Foto: Majid Rafizadeh. (Sumber foto: Valter Schleder/Wikimedia Commons) |
Sama sekali saya tidak terkejut ketika menerima sebuah surat dari seorang dai Islam Shiah yang relijius dari Inggris. Soalnya, saya menerima banyak surat serupa dari para Muslim ekstremis dari seluruh dunia, termasuk dari para liberal, sosialis, dan kalangan lainnya dari Barat. Tiap kali, membuka surat-surat ini, saya sudah mempersiapkan diri menghadapi kritik terhadap penelitian saya yang hati-hati terhadap agama saya sendiri. Seperti diharapkan, surat itu dimulai dengan saran yang sudah sangat akrab dan biasa. "Berhentilah mengkritik agamamu sendiri."
Surat pun berlanjut dengan mendukung saran ini dengan berbagai janji dari berbagai media dan orang-orang Barat progresif yang menyukai saya untuk lebih jauh lagi mendukung saya, jika saya mempertautkan pandangan-pandangan saya dengan poin-poin pembicaraan yang disukai.
"Jika berhenti mengkritik Islam, maka Barat tentu akan lebih gembira menyambutmu. Kau pun akan mendapatkan lebih banyak tawaran dan peluang untuk semakin meningkatkan karirmu."
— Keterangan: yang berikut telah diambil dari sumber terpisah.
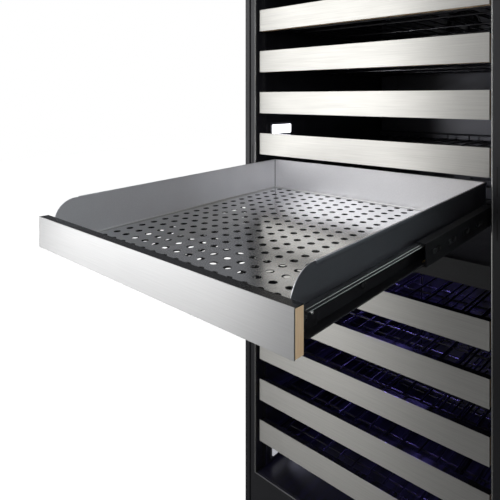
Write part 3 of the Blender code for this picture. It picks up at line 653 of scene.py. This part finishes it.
def slide_details(side_name, side):
    """Lips, bracket and screws of a slide's drawer member, and stampings and balls of its middle one."""
    low, high = level(f"slide_{side_name}_drawer")
    sloped = climbing(low.y)
    plate_x = side * (DRAWER_WEB + 0.0022)
    lip_x = side * DRAWER_LIP
    middle_z = (low.z + high.z) / 2
    bm = bmesh.new()
    z = low.z + 0.0008
    rods(bm, [[(lip_x, low.y + 0.002, z), (lip_x, high.y - 0.002, z)]], 0.0009, resolution=1)
    near, far = band(side, DRAWER_WEB, DRAWER_WEB + 0.0022)
    block(bm, (near, low.y - 0.0090, low.z + 0.0010), (far, low.y + 0.0300, high.z - 0.0010), 0.0006)
    piece(f"slide_{side_name}_lips", bm, FINISH["slide"], "tray", "black_steel", matrix=sloped)
    bm = bmesh.new()
    places = [(plate_x, low.y + y, middle_z) for y in (0.008, 0.120, 0.300)]
    screws(bm, places, "x", 0.0045, 0.0022, side)
    piece(f"slide_{side_name}_screws", bm, FINISH["slide"], "tray", "black_steel", matrix=sloped)
    bm = bmesh.new()
    screws(bm, [(plate_x, low.y + 0.021, middle_z + 0.003)], "x", 0.0022, 0.0012, side)
    for x, z in ((lip_x, high.z - 0.0004), (side * BALL_PLACE, high.z + 0.0008)):
        rods(bm, [[(x, low.y + 0.002, z), (x, high.y - 0.004, z)]], 0.0004, resolution=1)
    piece(f"slide_{side_name}_edges", bm, FINISH["bead"], "tray", "bright_steel", matrix=sloped)
    low, high = level(f"slide_{side_name}_middle")
    sloped = climbing(low.y)
    middle_z = (low.z + high.z) / 2
    bm = bmesh.new()
    near, far = band(side, MIDDLE_WEB + 0.0001, MIDDLE_WEB + 0.0007)
    for start in (0.020, 0.075, 0.130, 0.185):
        y = low.y + start
        block(bm, (near, y, middle_z - 0.0040), (far, y + 0.026, middle_z + 0.0040), 0.0003)
    piece(f"slide_{side_name}_stamping", bm, FINISH["gloss"], "slide_middles", "black_steel", matrix=sloped)
    bm = bmesh.new()
    near, far = band(side, BALL_PLACE - 0.0003, BALL_PLACE + 0.0003)
    ball = [(0.0014 * sin(radians(turn)), -0.0014 * cos(radians(turn))) for turn in (12, 50, 90, 130, 168)]
    for z in (middle_z - 0.0104, middle_z + 0.0104):
        block(bm, (near, low.y + 0.004, z - 0.0012), (far, low.y + 0.120, z + 0.0012))
        for i in range(9):
            turned(bm, ball, (side * BALL_PLACE, low.y + 0.010 + 0.013 * i, z), "x", 10)
    piece(f"slide_{side_name}_balls", bm, FINISH["brass"], "slide_middles", "black_steel", matrix=sloped)


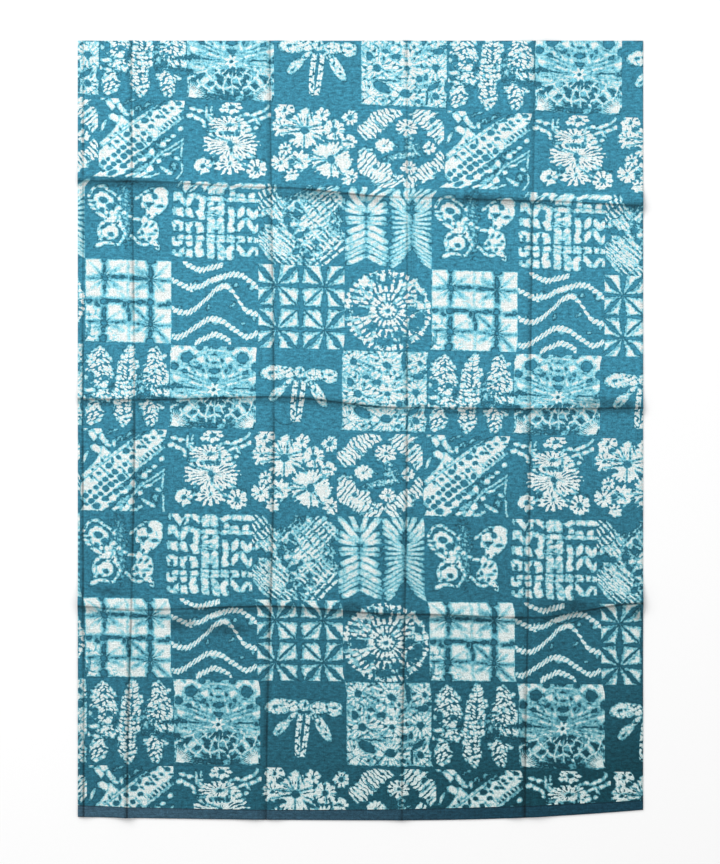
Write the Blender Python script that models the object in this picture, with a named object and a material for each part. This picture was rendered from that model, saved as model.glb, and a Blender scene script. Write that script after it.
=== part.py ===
"""A cut length of block-printed sari cloth, lying flat with its packing folds.

Metres, +Z up. The cloth rests on Z = 0 and is centred on the origin in X and Y.
X runs along the sari and Y across its loom width. The woven selvedge is the
edge at -Y, and the other three edges are plain cuts. The cloth is one sheet:
its packing folds stand up from it as soft ridges, or dip between two swells.
"""

import math
from dataclasses import dataclass

import bmesh
import bpy

CLOTH_LENGTH_X = 0.725
CLOTH_WIDTH_Y = 1.000
CLOTH_THICKNESS = 0.0012

# The selvedge band is a little thicker than the ground, and steps down to it
# over a short slope. Its edge is lowest at one X and curves up to both ends.
SELVEDGE_WIDTH = 0.016
SELVEDGE_EXTRA = 0.0004
SELVEDGE_SLOPE = 0.002
SELVEDGE_LOWEST_X = 0.053
SELVEDGE_LEFT_RISE = 0.0045
SELVEDGE_RIGHT_RISE = 0.0135
SELVEDGE_CURVE_REACH = 0.120

RIDGE = "ridge"
VALLEY = "valley"

# Grid lines lie on each fold and at these distances on both sides of it.
FOLD_LINE_OFFSETS = (0.005, 0.013, 0.026, 0.040)
PLAIN_LINE_GAP = 0.060
LEAST_LINE_GAP = 0.004

SHARP_ANGLE_DEG = 50.0
DYED_COTTON_COLOUR = (0.085, 0.315, 0.405, 1.0)
DYED_COTTON_ROUGHNESS = 0.85

HALF_X = CLOTH_LENGTH_X / 2
HALF_Y = CLOTH_WIDTH_Y / 2


@dataclass(frozen=True)
class UprightFold:
    """A fold that runs along Y, from the selvedge to the far edge."""

    name: str
    kind: str
    x_selvedge: float
    x_middle: float
    x_far: float
    height: float
    reach_left: float
    reach_right: float
    unevenness: float
    waves: float
    phase: float

    def place(self, y):
        """The fold's X at a given Y, on the curve through its three stations."""
        along = y / HALF_Y
        lean = (self.x_far - self.x_selvedge) / 2
        bow = (self.x_far + self.x_selvedge) / 2 - self.x_middle
        return self.x_middle + lean * along + bow * along * along


@dataclass(frozen=True)
class LevelFold:
    """A fold that runs along X, with its Y at the two edges and at the upright folds."""

    name: str
    kind: str
    y_left: float
    y_first: float
    y_second: float
    y_third: float
    y_fourth: float
    y_right: float
    height: float
    reach_near: float
    reach_far: float
    unevenness: float
    waves: float
    phase: float

    def place(self, x):
        """The fold's Y at a given X, easing from each station to the next."""
        stations = (-HALF_X, *(fold.x_middle for fold in UPRIGHT_FOLDS[1:]), HALF_X)
        values = (self.y_left, self.y_first, self.y_second, self.y_third, self.y_fourth, self.y_right)
        for index in range(len(stations) - 1):
            if x <= stations[index + 1]:
                break
        span = stations[index + 1] - stations[index]
        share = eased((x - stations[index]) / span)
        return values[index] + (values[index + 1] - values[index]) * share


@dataclass(frozen=True)
class Pucker:
    """A short swell beside a fold, longer one way than the other."""

    name: str
    x: float
    y: float
    height: float
    half_length: float
    half_width: float
    turn_deg: float

    def rise(self, x, y):
        """The swell's height at a point."""
        turn = math.radians(self.turn_deg)
        along = (x - self.x) * math.cos(turn) + (y - self.y) * math.sin(turn)
        across = (y - self.y) * math.cos(turn) - (x - self.x) * math.sin(turn)
        spread = (along / self.half_length) ** 2 + (across / self.half_width) ** 2
        return self.height * max(0.0, 1.0 - spread) ** 2


UPRIGHT_FOLDS = (
    # name, kind, x at selvedge / middle / far edge, height, reach left / right, unevenness, waves, phase
    UprightFold("edge_fold", RIDGE, -0.3550, -0.3550, -0.3545, 0.0030, 0.0070, 0.018, 0.25, 3.0, 0.4),
    UprightFold("first_fold", RIDGE, -0.2990, -0.2897, -0.2935, 0.0050, 0.026, 0.013, 0.35, 2.5, 2.9),
    UprightFold("second_fold", VALLEY, -0.1212, -0.1110, -0.1161, 0.0024, 0.040, 0.026, 0.30, 3.5, 1.2),
    UprightFold("third_fold", RIDGE, 0.0532, 0.0597, 0.0597, 0.0042, 0.026, 0.014, 0.40, 2.0, 4.4),
    UprightFold("fourth_fold", VALLEY, 0.2111, 0.2175, 0.2232, 0.0026, 0.026, 0.040, 0.30, 3.0, 5.3),
)

LEVEL_FOLDS = (
    # name, kind, y at left edge / the four upright folds / right edge, height, reach near / far,
    # unevenness, waves, phase
    LevelFold("far_fold", RIDGE, 0.3201, 0.3188, 0.3111, 0.2983, 0.2944, 0.2880,
              0.0060, 0.013, 0.034, 0.25, 2.2, 0.9),
    LevelFold("middle_fold", RIDGE, 0.0404, 0.0391, 0.0430, 0.0289, 0.0276, 0.0289,
              0.0045, 0.012, 0.026, 0.35, 3.1, 3.6),
    LevelFold("near_fold", RIDGE, -0.2252, -0.2303, -0.2252, -0.2354, -0.2400, -0.2213,
              0.0065, 0.020, 0.040, 0.30, 1.8, 2.2),
)

PUCKERS = (
    # name, x, y, height, half length, half width, turn
    Pucker("second_crossing", -0.1033, 0.0263, 0.0030, 0.026, 0.012, 60.0),
    Pucker("third_crossing", 0.0738, 0.0160, 0.0032, 0.024, 0.011, -55.0),
    Pucker("near_wave", 0.2560, -0.2329, 0.0050, 0.062, 0.020, 12.0),
    Pucker("near_left_tuck", -0.3265, -0.2175, 0.0030, 0.028, 0.012, -60.0),
    Pucker("near_right_tuck", 0.3050, -0.2680, 0.0035, 0.045, 0.018, -35.0),
    Pucker("far_tuck", -0.0620, 0.2850, 0.0028, 0.040, 0.014, 15.0),
)


def eased(share):
    """A smooth step from 0 to 1, held at its ends."""
    share = min(1.0, max(0.0, share))
    return share * share * (3.0 - 2.0 * share)


def fold_rise(fold, offset, reach, along):
    """The height that a fold adds at an offset from its line.

    A ridge has a crease at its top and runs out softly. A valley has its
    crease on the ground and a low swell on each side.
    """
    share = abs(offset) / reach
    if share >= 1.0:
        return 0.0
    height = fold.height * (1.0 + fold.unevenness * math.sin(math.tau * fold.waves * along + fold.phase))
    if fold.kind == RIDGE:
        return height * (1.0 - share) ** 2
    peak_scale = 27.0 / 4.0
    return height * peak_scale * share * (1.0 - share) ** 2


def cloth_height(x, y):
    """How far the underside of the cloth stands above the ground at a point.

    Where folds and puckers meet, their heights blend as the sides of a
    right-angled triangle do, so that a crossing isn't as high as their sum.
    """
    rises = []
    for fold in UPRIGHT_FOLDS:
        offset = x - fold.place(y)
        reach = fold.reach_left if offset < 0 else fold.reach_right
        rises.append(fold_rise(fold, offset, reach, y / CLOTH_WIDTH_Y))
    for fold in LEVEL_FOLDS:
        offset = y - fold.place(x)
        reach = fold.reach_near if offset < 0 else fold.reach_far
        rises.append(fold_rise(fold, offset, reach, x / CLOTH_LENGTH_X))
    for pucker in PUCKERS:
        rises.append(pucker.rise(x, y))
    return math.hypot(*rises)


def selvedge_curve(x):
    """How far the selvedge edge lies in from its lowest point at a given X."""
    if x < SELVEDGE_LOWEST_X:
        share = (SELVEDGE_LOWEST_X - x) / (SELVEDGE_LOWEST_X + HALF_X)
        return SELVEDGE_LEFT_RISE * share * share
    share = (x - SELVEDGE_LOWEST_X) / (HALF_X - SELVEDGE_LOWEST_X)
    return SELVEDGE_RIGHT_RISE * share * share


def lines_between(low, high, fold_lines):
    """Grid lines from low to high: each fold, its offsets, and an even fill between.

    Each line is a pair of a fold's index and an offset from it, or None and a
    fixed place.
    """
    fixed = [(low, None, low), (high, None, high)]
    for index, place in enumerate(fold_lines):
        fixed.append((place, index, 0.0))
        for offset in FOLD_LINE_OFFSETS:
            for signed in (-offset, offset):
                fixed.append((place + signed, index, signed))
    fixed.sort(key=lambda line: line[0])
    priority = [line for line in fixed if line[1] is None or line[2] == 0.0]
    kept = []
    for line in fixed:
        if not low <= line[0] <= high:
            continue
        if line in priority or all(abs(line[0] - other[0]) >= LEAST_LINE_GAP for other in priority + kept):
            kept.append(line)
    filled = []
    for line, following in zip(kept, kept[1:]):
        filled.append(line)
        steps = math.ceil((following[0] - line[0]) / PLAIN_LINE_GAP)
        for step in range(1, steps):
            place = line[0] + (following[0] - line[0]) * step / steps
            filled.append((place, None, place))
    filled.append(kept[-1])
    return filled


def column_x(line, y):
    """The X of one grid column at a given Y."""
    place, index, offset = line
    if index is None:
        return place
    return UPRIGHT_FOLDS[index].place(y) + offset


def row_y(line, x):
    """The Y of one grid row at a given X."""
    place, index, offset = line
    if index is not None:
        return LEVEL_FOLDS[index].place(x) + offset
    above_band = place + HALF_Y - SELVEDGE_WIDTH - SELVEDGE_SLOPE
    return place + selvedge_curve(x) * (1.0 - eased(above_band / SELVEDGE_CURVE_REACH))


def grid_lines():
    """The columns and rows of the cloth's grid, in order."""
    columns = lines_between(-HALF_X, HALF_X, [fold.x_middle for fold in UPRIGHT_FOLDS])
    rows = lines_between(-HALF_Y, HALF_Y, [fold.place(0.0) for fold in LEVEL_FOLDS])
    band_top = -HALF_Y + SELVEDGE_WIDTH
    slope_top = band_top + SELVEDGE_SLOPE
    rows[1:1] = [(band_top, None, band_top), (slope_top, None, slope_top)]
    return columns, rows


def dyed_cotton():
    """The plain dyed cotton of the cloth."""
    material = bpy.data.materials.new("dyed_cotton")
    material.use_nodes = True
    shader = material.node_tree.nodes["Principled BSDF"]
    shader.inputs["Base Color"].default_value = DYED_COTTON_COLOUR
    shader.inputs["Roughness"].default_value = DYED_COTTON_ROUGHNESS
    shader.inputs["Metallic"].default_value = 0.0
    return material


def shape_grid(mesh, columns, rows):
    """Move a flat grid's points on to the folds, at the cloth's underside."""
    count = len(columns)
    mesh.verts.ensure_lookup_table()
    ordered = sorted(mesh.verts, key=lambda vert: (round(vert.co.y, 5), vert.co.x))
    for number, vert in enumerate(ordered):
        column = columns[number % count]
        row = rows[number // count]
        x = column_x(column, row[0])
        y = row_y(row, column[0])
        vert.co = (x, y, cloth_height(x, y))


def thickness_at(x, y):
    """The cloth's thickness, which is greater in the selvedge band."""
    above_edge = y + HALF_Y - selvedge_curve(x)
    if above_edge < SELVEDGE_WIDTH + SELVEDGE_SLOPE / 2:
        return CLOTH_THICKNESS + SELVEDGE_EXTRA
    return CLOTH_THICKNESS


def build_cloth():
    """The cloth as one closed sheet: a folded grid with its thickness above it."""
    columns, rows = grid_lines()
    shape = bmesh.new()
    bmesh.ops.create_grid(shape, x_segments=len(columns) - 1, y_segments=len(rows) - 1, size=1.0)
    shape_grid(shape, columns, rows)
    raised = bmesh.ops.extrude_face_region(shape, geom=shape.faces[:])
    for element in raised["geom"]:
        if isinstance(element, bmesh.types.BMVert):
            element.co.z += thickness_at(element.co.x, element.co.y)
    bmesh.ops.recalc_face_normals(shape, faces=shape.faces[:])
    mesh = bpy.data.meshes.new("sari_cloth")
    shape.to_mesh(mesh)
    shape.free()
    mesh.shade_smooth()
    mesh.set_sharp_from_angle(angle=math.radians(SHARP_ANGLE_DEG))
    mesh.materials.append(dyed_cotton())
    cloth = bpy.data.objects.new("sari_cloth", mesh)
    bpy.context.scene.collection.objects.link(cloth)
    return cloth


def clear_scene():
    """Remove whatever the open file already holds."""
    for old in list(bpy.data.objects):
        bpy.data.objects.remove(old, do_unlink=True)


clear_scene()
build_cloth()
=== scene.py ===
"""A cut length of block-printed sari cloth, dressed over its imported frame.

The cloth is one thin sheet that lies on the folds of its solid. It is printed
with sixteen square blocks in a four by four repeat, each drawn in resist: a
tone of 0 is dyed ground, about a half is the pale blue bleed at a motif's
edge, and 1 is undyed cotton.
"""

import functools
import logging
import math
from dataclasses import dataclass
from enum import Enum
from typing import Iterable, NamedTuple, Sequence, Union

import bmesh
import bpy
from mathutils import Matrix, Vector, noise
from mathutils.bvhtree import BVHTree


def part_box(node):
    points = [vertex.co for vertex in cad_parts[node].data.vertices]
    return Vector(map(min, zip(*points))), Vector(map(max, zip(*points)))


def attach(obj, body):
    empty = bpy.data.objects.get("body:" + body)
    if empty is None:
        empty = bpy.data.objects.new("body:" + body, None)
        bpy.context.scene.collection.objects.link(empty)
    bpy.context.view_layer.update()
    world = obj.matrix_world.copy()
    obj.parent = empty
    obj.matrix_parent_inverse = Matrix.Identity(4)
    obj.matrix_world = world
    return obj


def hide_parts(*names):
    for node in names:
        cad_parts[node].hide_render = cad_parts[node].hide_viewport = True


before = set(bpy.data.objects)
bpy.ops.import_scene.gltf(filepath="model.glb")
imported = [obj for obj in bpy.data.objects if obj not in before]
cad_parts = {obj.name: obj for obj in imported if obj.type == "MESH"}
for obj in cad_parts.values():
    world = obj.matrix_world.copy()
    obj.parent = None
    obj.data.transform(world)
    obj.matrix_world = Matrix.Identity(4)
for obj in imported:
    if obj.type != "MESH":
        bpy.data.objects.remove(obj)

LOG = logging.getLogger("sari_cloth")

Number = Union["Field", float]
# A chart of small touches of resist: the centre's X and Y, the half length and half width in hundredths of a
# block, and the turn of the length in degrees, which is left out where it is 0.
Chart = Sequence[tuple[float, ...]]
Colour = Sequence[float] | bpy.types.NodeSocket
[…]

Lalu, apakah yang saya katakan sehingga begitu membekas? Saya menolak menjadi apologet (baca: para pakar pembela ajaran agama) bagi Islam radikal di Barat. Saya menolak membuat berbagai konsekwensi gelap menjadi penuh kilau pesona yang diarahkan oleh ekstremisme yang acak. Saya tidak mau berbicara omong kosong di bawah pemikiran tentang multikulturalisme atau toleransi; karena beberapa hal memang tidak dimaksudkan untuk ditoleransi. Pesan para apologet ini jelas: " Sesuaikan jalur pemikiran. Kirimkan pesan-pesan yang sama dengan pesan orang lain: terkait dengan semua aspek Islam yang menjadi agama penuh cinta dan penuh kebajikan. Fokuskanlah perhatian anda pada persoalan ini lalu sembunyikanlan kejahatan terhadap kemanusiaan di bawah karpet.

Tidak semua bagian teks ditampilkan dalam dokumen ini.